Ce concert comme tant de concerts de Bach a un aspect anachronique. Bach jouait du clavecin, probablement dans des nièces plus ramassées qu'un auditorium, si majestueux soient les châteaux allemands qu'il put fréquenter, ou dans des églises. Nous nous retrouvons dans une salle ample, presque bâtie autour du piano, cet instrument parfait et modulable, ce qui prouve une fois de plus, s'il en était nécessaire, la force indispensable de la musique de Bach qui, plus que les époques, traverse les techniques, les sacralisations, les vénérations.

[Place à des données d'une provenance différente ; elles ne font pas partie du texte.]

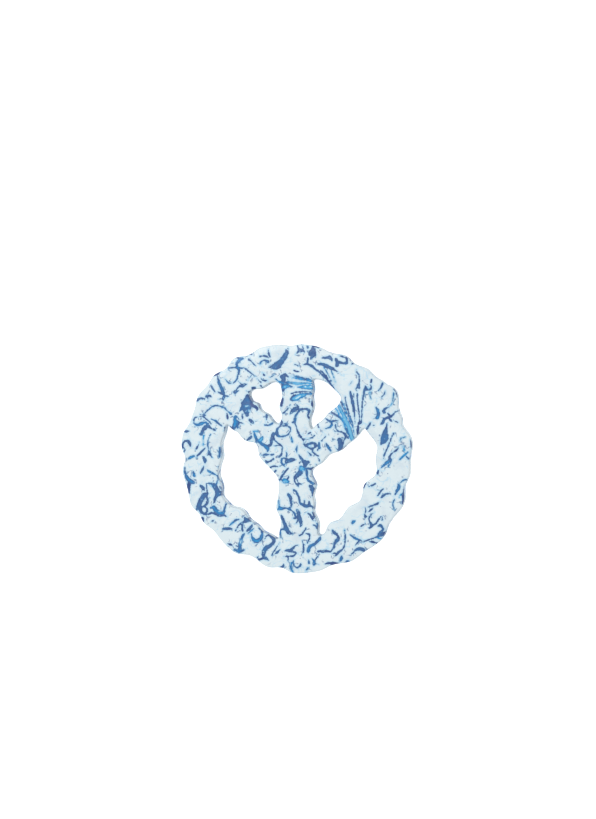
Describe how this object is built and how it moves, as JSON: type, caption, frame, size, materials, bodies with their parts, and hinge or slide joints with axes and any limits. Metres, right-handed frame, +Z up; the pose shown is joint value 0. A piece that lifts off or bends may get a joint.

La Partita n° 1 en si bémol (BWV 825) ouvre le programme et commence par un soupçon de romantisme, un allusion qui éclatera quelques décennies plus tard. La deuxième partie est plus sérieuse, plus discursive. La musique est droite. On retrouve tout l'art du contrepoint, la clé de voute de tout son système toute sa galaxie.

Ce qui est fascinant chez Bach est à quel point se musique est intelligente et couvre tout le spectre du sensible. J'adore Bach et de temps à autre à doses mesurées. Son écoute implique de se concentrer pour se rappeler que toute phrase, toute partie forme un tout qui impose sa cohérence pour être apprécié. 

La transcription de Brahms est une curiosité qui, d'une seule main, perd de sa puissance harmonique comme si, en revenant à l'instrument originel, elle était jouée sur un violon à trois cordes ou que dans une version ballet, nous regardions une danse de boiteux. Brahms nous ramène, malgré lui, à ce que Bach a fui pendant des décennies, à une musique de musicien, des exercices pour dégourdir les doigts de virtuoses. J'ai l'impression de me retrouver chez Max Richter quand il repasse Vivaldi et en efface toutes les infructuosités. Je n'ai jamais entendu cette version en disque parce que le son se perdrait dans l'espace de la salle, tellement le travail de Brahms tient du défi, pari que Ravel remporta quand il composa pour Paul Wittgenstein son Concerto pour la main gauche. Je ne peux m'empêcher d'entendre qui manque, d'attendre ce que j'ai déjà écouté.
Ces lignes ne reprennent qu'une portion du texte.